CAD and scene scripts
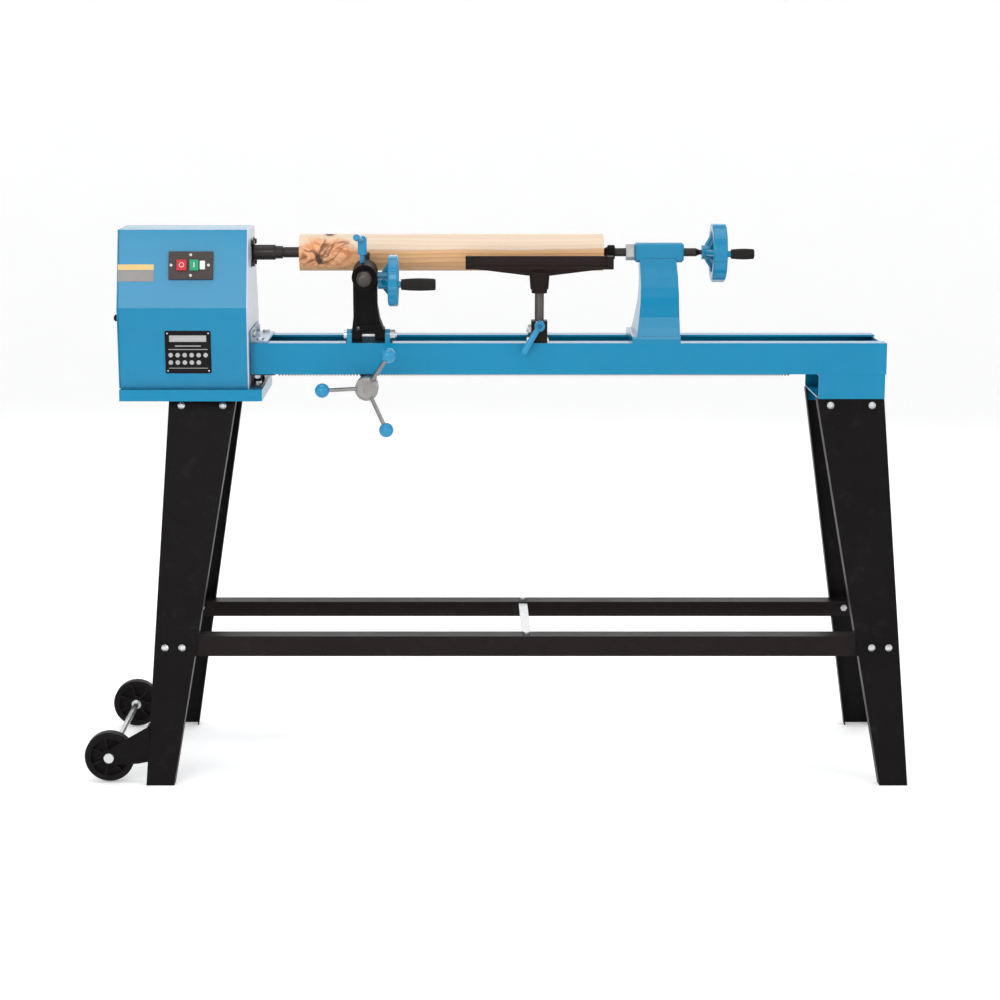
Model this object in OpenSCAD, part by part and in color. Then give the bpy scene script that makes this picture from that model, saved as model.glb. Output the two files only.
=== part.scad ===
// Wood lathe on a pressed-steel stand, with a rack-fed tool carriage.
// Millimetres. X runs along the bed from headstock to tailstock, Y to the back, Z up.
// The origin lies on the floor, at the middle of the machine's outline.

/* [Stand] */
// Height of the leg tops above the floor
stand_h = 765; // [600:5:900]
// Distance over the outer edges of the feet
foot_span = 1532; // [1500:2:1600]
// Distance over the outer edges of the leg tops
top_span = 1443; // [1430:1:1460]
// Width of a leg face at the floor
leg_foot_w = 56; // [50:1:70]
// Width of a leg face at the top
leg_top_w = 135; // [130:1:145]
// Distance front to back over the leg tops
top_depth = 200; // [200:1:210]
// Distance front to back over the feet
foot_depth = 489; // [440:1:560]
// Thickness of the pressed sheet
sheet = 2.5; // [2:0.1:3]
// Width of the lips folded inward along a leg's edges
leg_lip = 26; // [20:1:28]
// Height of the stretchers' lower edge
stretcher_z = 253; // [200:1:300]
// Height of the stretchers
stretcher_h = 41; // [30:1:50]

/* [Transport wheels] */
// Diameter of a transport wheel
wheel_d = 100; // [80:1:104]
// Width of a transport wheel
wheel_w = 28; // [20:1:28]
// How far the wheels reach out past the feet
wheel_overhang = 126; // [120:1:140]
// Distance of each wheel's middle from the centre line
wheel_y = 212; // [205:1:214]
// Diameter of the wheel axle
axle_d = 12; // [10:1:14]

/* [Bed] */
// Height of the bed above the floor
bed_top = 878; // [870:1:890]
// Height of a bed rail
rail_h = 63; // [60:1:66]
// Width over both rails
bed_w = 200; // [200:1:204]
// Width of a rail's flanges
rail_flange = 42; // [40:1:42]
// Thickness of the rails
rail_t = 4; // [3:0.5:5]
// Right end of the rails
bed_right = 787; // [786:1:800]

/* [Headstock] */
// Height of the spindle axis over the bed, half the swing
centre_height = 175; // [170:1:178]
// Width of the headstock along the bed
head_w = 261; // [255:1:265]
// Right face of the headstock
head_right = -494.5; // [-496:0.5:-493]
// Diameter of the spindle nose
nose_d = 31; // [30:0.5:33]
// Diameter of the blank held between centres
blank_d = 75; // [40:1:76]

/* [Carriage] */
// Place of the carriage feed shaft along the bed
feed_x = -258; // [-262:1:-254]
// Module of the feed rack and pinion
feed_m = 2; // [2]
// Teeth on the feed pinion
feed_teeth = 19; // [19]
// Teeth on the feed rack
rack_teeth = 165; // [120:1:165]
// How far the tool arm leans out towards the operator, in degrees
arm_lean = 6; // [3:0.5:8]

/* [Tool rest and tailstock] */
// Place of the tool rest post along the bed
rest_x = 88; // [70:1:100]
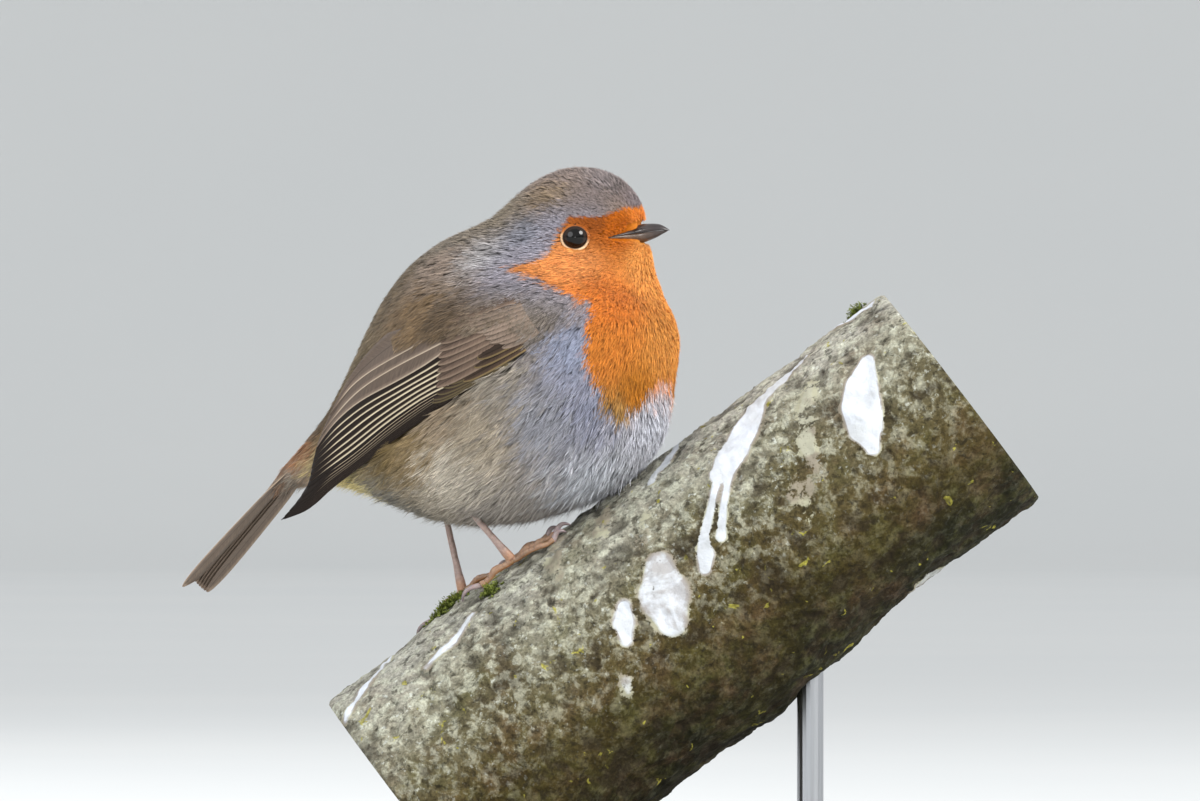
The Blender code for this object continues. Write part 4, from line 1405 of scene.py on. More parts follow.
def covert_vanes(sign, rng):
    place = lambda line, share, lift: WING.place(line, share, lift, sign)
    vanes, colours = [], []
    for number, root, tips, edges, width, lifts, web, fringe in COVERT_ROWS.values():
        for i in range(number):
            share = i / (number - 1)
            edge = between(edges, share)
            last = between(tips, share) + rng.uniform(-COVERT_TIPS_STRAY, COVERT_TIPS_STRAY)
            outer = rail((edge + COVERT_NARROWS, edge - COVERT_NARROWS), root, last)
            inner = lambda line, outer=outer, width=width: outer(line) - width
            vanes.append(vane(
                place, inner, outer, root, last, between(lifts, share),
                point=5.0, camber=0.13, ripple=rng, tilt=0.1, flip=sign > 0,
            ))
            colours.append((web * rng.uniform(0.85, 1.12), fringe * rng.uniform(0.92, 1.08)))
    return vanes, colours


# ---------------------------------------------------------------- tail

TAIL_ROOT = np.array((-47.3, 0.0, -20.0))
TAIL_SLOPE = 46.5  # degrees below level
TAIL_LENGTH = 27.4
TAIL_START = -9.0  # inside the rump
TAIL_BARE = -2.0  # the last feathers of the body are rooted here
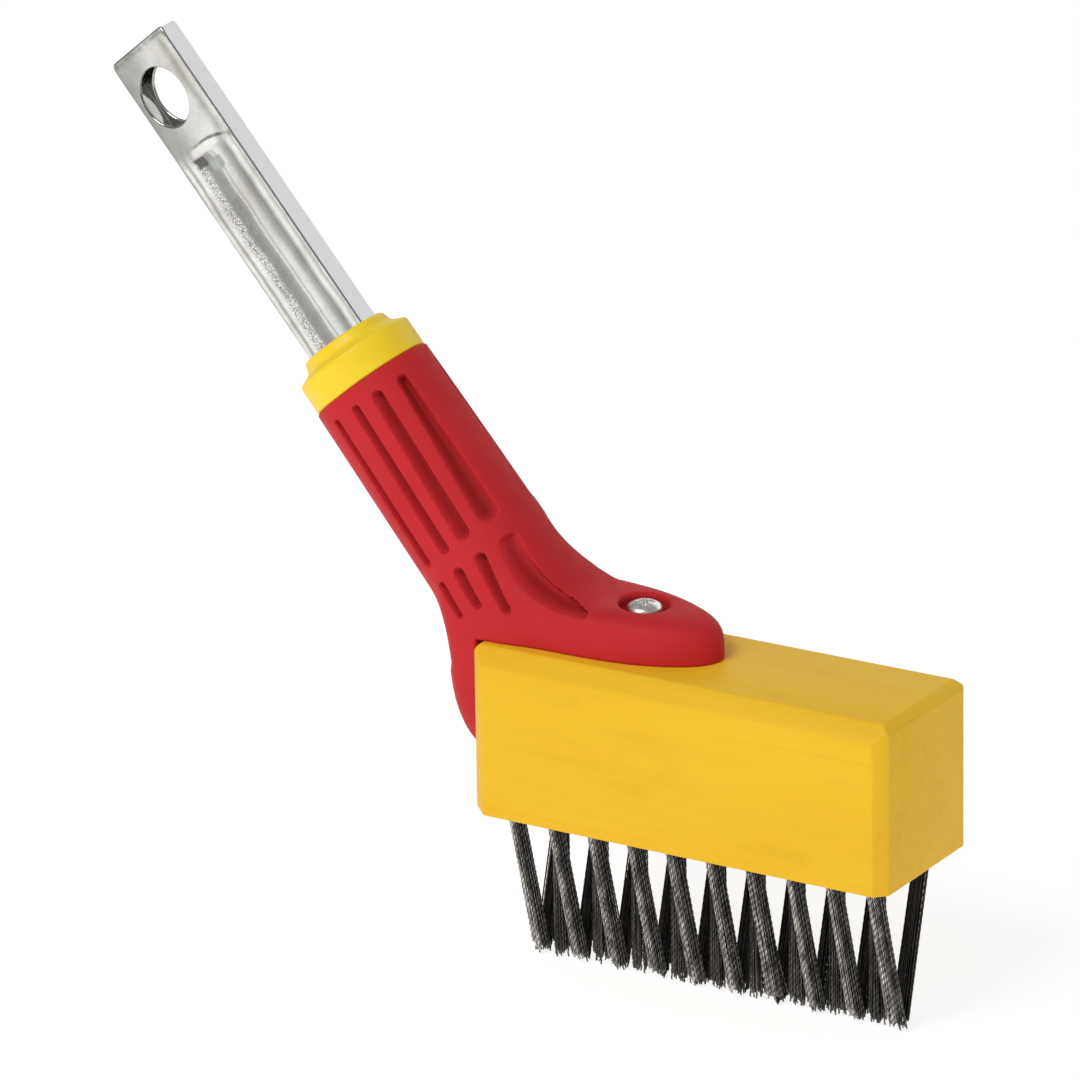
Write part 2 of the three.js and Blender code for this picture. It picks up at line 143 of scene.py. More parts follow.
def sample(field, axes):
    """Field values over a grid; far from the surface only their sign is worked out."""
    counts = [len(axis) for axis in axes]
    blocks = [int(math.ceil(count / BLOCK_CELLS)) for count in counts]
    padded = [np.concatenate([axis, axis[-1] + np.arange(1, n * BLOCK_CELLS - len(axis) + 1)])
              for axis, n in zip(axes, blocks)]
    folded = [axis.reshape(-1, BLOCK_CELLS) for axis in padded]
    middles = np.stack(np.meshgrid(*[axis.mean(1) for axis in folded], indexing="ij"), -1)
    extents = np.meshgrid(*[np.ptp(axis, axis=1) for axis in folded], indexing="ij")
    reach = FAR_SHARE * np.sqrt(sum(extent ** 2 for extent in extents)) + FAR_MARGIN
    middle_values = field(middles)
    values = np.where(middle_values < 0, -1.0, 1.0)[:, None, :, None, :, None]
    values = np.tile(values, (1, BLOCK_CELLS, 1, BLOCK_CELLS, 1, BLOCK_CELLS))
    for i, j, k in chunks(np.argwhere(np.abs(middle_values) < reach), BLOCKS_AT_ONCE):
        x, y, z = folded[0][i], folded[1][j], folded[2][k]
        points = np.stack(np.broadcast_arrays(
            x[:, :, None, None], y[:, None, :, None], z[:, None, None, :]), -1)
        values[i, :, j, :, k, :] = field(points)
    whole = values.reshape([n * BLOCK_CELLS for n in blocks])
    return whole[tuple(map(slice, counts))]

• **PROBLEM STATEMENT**
Write out the records shown above, exactly as they appear.

• **SOLUTION TO THE EXERCISE**
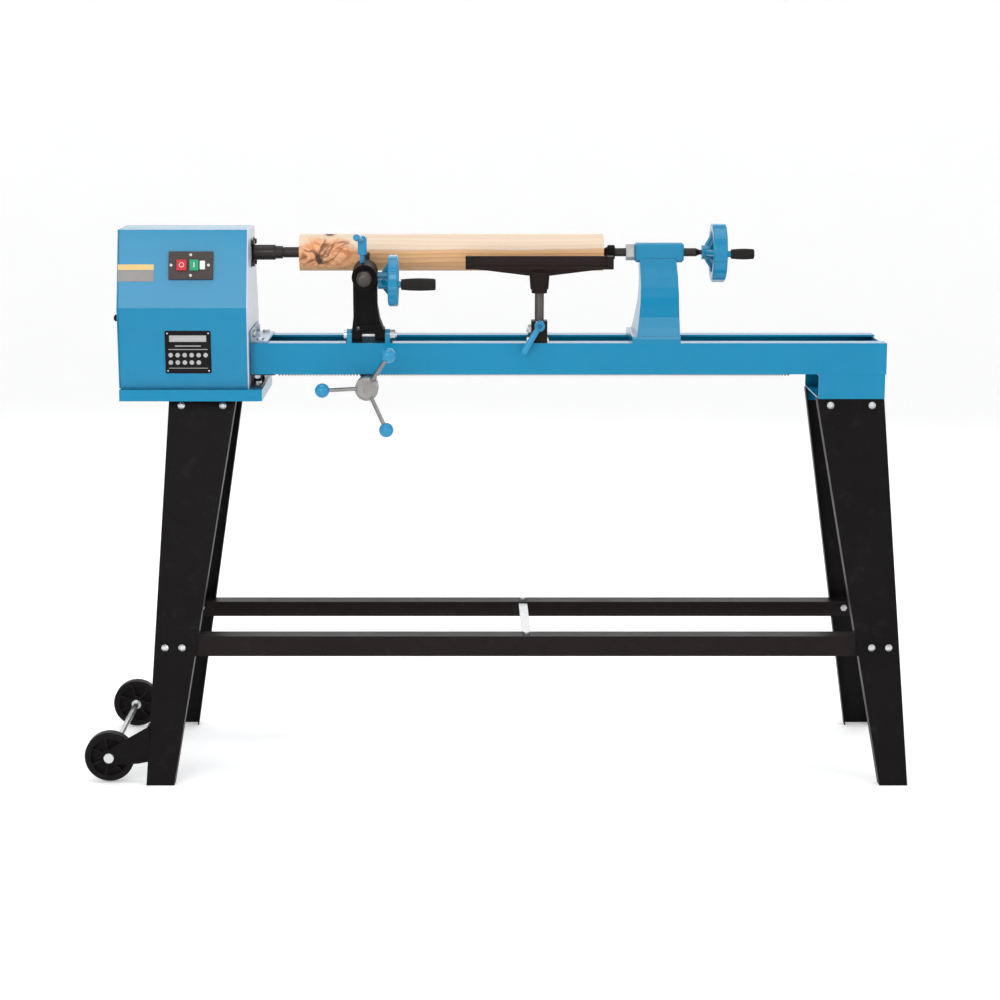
Model this object in OpenSCAD, part by part and in color. Then give the bpy scene script that makes this picture from that model, saved as model.glb. Output the two files only.
=== part.scad ===
// Wood lathe on a pressed-steel stand, with a rack-fed tool carriage.
// Millimetres. X runs along the bed from headstock to tailstock, Y to the back, Z up.
// The origin lies on the floor, at the middle of the machine's outline.

/* [Stand] */
// Height of the leg tops above the floor
stand_h = 765; // [600:5:900]
// Distance over the outer edges of the feet
foot_span = 1532; // [1500:2:1600]
// Distance over the outer edges of the leg tops
top_span = 1443; // [1430:1:1460]
// Width of a leg face at the floor
leg_foot_w = 56; // [50:1:70]
// Width of a leg face at the top
leg_top_w = 135; // [130:1:145]
// Distance front to back over the leg tops
top_depth = 200; // [200:1:210]
// Distance front to back over the feet
foot_depth = 489; // [440:1:560]
// Thickness of the pressed sheet
sheet = 2.5; // [2:0.1:3]
// Width of the lips folded inward along a leg's edges
leg_lip = 26; // [20:1:28]
// Height of the stretchers' lower edge
stretcher_z = 253; // [200:1:300]
// Height of the stretchers
stretcher_h = 41; // [30:1:50]

/* [Transport wheels] */
// Diameter of a transport wheel
wheel_d = 100; // [80:1:104]
// Width of a transport wheel
wheel_w = 28; // [20:1:28]
// How far the wheels reach out past the feet
wheel_overhang = 126; // [120:1:140]
// Distance of each wheel's middle from the centre line
wheel_y = 212; // [205:1:214]
// Diameter of the wheel axle
axle_d = 12; // [10:1:14]

/* [Bed] */
// Height of the bed above the floor
bed_top = 878; // [870:1:890]
// Height of a bed rail
rail_h = 63; // [60:1:66]
// Width over both rails
bed_w = 200; // [200:1:204]
// Width of a rail's flanges
rail_flange = 42; // [40:1:42]
// Thickness of the rails
rail_t = 4; // [3:0.5:5]
// Right end of the rails
bed_right = 787; // [786:1:800]

/* [Headstock] */
// Height of the spindle axis over the bed, half the swing
centre_height = 175; // [170:1:178]
// Width of the headstock along the bed
head_w = 261; // [255:1:265]
// Right face of the headstock
head_right = -494.5; // [-496:0.5:-493]
// Diameter of the spindle nose
nose_d = 31; // [30:0.5:33]
// Diameter of the blank held between centres
blank_d = 75; // [40:1:76]

/* [Carriage] */
// Place of the carriage feed shaft along the bed
feed_x = -258; // [-262:1:-254]
// Module of the feed rack and pinion
feed_m = 2; // [2]
// Teeth on the feed pinion
feed_teeth = 19; // [19]
// Teeth on the feed rack
rack_teeth = 165; // [120:1:165]
// How far the tool arm leans out towards the operator, in degrees
arm_lean = 6; // [3:0.5:8]

/* [Tool rest and tailstock] */
// Place of the tool rest post along the bed
rest_x = 88; // [70:1:100]
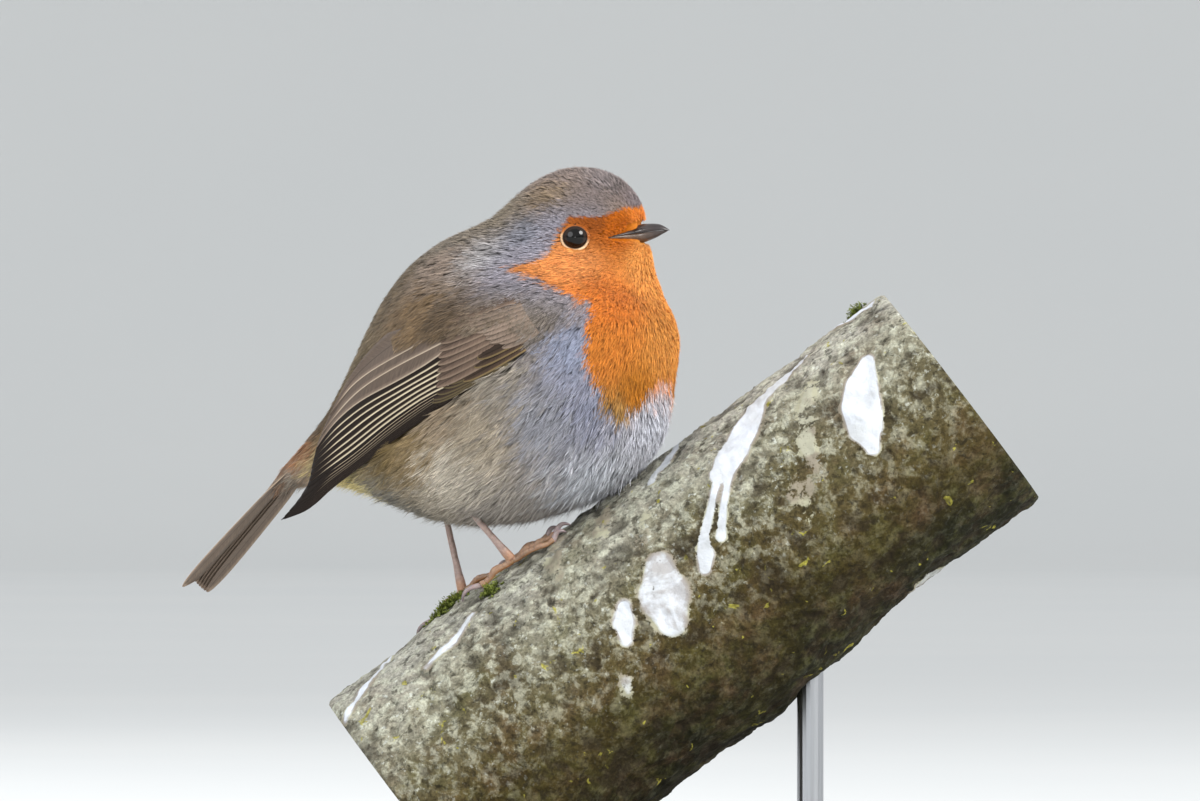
The Blender code for this object continues. Write part 4, from line 1405 of scene.py on. More parts follow.
def covert_vanes(sign, rng):
    place = lambda line, share, lift: WING.place(line, share, lift, sign)
    vanes, colours = [], []
    for number, root, tips, edges, width, lifts, web, fringe in COVERT_ROWS.values():
        for i in range(number):
            share = i / (number - 1)
            edge = between(edges, share)
            last = between(tips, share) + rng.uniform(-COVERT_TIPS_STRAY, COVERT_TIPS_STRAY)
            outer = rail((edge + COVERT_NARROWS, edge - COVERT_NARROWS), root, last)
            inner = lambda line, outer=outer, width=width: outer(line) - width
            vanes.append(vane(
                place, inner, outer, root, last, between(lifts, share),
                point=5.0, camber=0.13, ripple=rng, tilt=0.1, flip=sign > 0,
            ))
            colours.append((web * rng.uniform(0.85, 1.12), fringe * rng.uniform(0.92, 1.08)))
    return vanes, colours


# ---------------------------------------------------------------- tail

TAIL_ROOT = np.array((-47.3, 0.0, -20.0))
TAIL_SLOPE = 46.5  # degrees below level
TAIL_LENGTH = 27.4
TAIL_START = -9.0  # inside the rump
TAIL_BARE = -2.0  # the last feathers of the body are rooted here
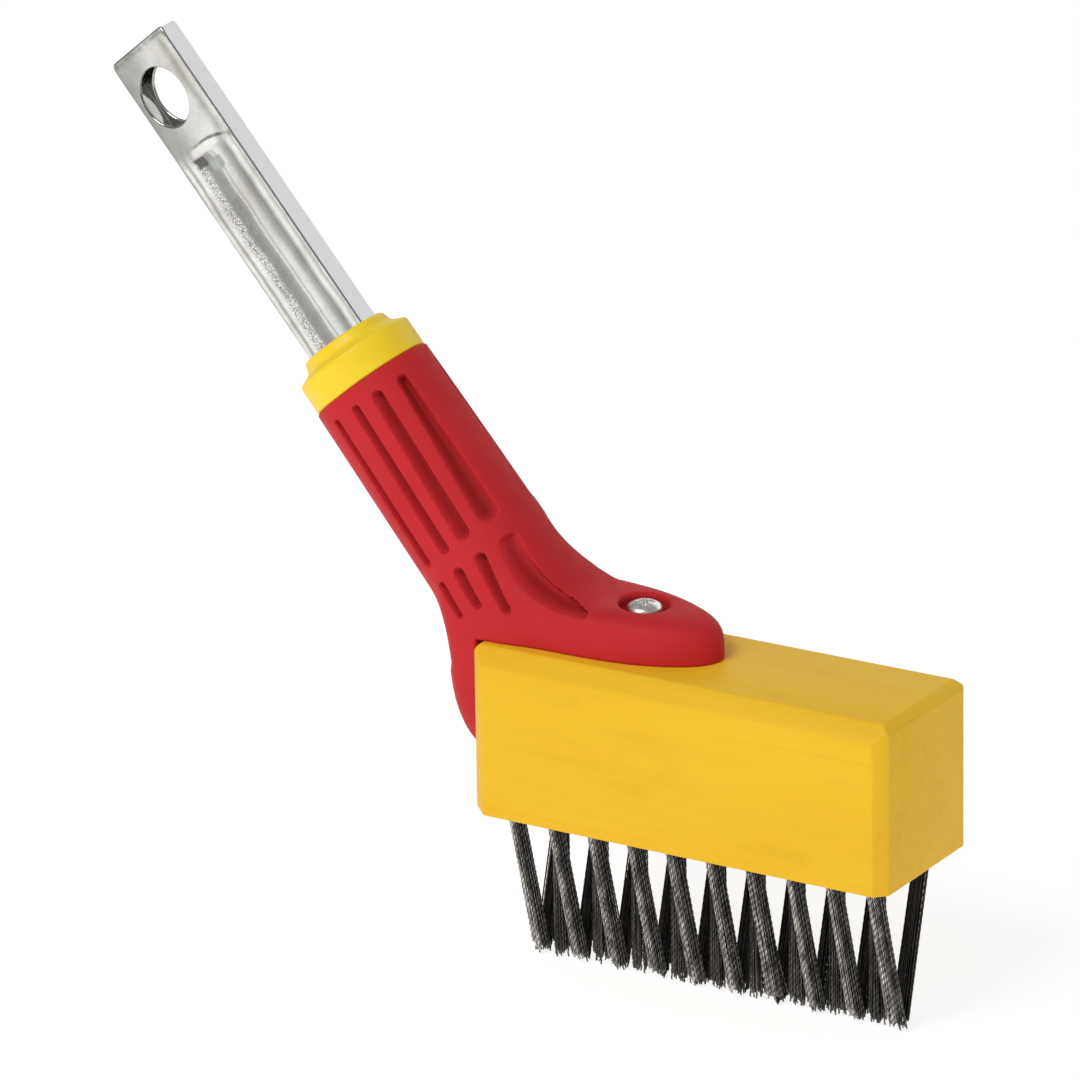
Write part 2 of the three.js and Blender code for this picture. It picks up at line 143 of scene.py. More parts follow.
def sample(field, axes):
    """Field values over a grid; far from the surface only their sign is worked out."""
    counts = [len(axis) for axis in axes]
    blocks = [int(math.ceil(count / BLOCK_CELLS)) for count in counts]
    padded = [np.concatenate([axis, axis[-1] + np.arange(1, n * BLOCK_CELLS - len(axis) + 1)])
              for axis, n in zip(axes, blocks)]
    folded = [axis.reshape(-1, BLOCK_CELLS) for axis in padded]
    middles = np.stack(np.meshgrid(*[axis.mean(1) for axis in folded], indexing="ij"), -1)
    extents = np.meshgrid(*[np.ptp(axis, axis=1) for axis in folded], indexing="ij")
    reach = FAR_SHARE * np.sqrt(sum(extent ** 2 for extent in extents)) + FAR_MARGIN
    middle_values = field(middles)
    values = np.where(middle_values < 0, -1.0, 1.0)[:, None, :, None, :, None]
    values = np.tile(values, (1, BLOCK_CELLS, 1, BLOCK_CELLS, 1, BLOCK_CELLS))
    for i, j, k in chunks(np.argwhere(np.abs(middle_values) < reach), BLOCKS_AT_ONCE):
        x, y, z = folded[0][i], folded[1][j], folded[2][k]
        points = np.stack(np.broadcast_arrays(
            x[:, :, None, None], y[:, None, :, None], z[:, None, None, :]), -1)
        values[i, :, j, :, k, :] = field(points)
    whole = values.reshape([n * BLOCK_CELLS for n in blocks])
    return whole[tuple(map(slice, counts))]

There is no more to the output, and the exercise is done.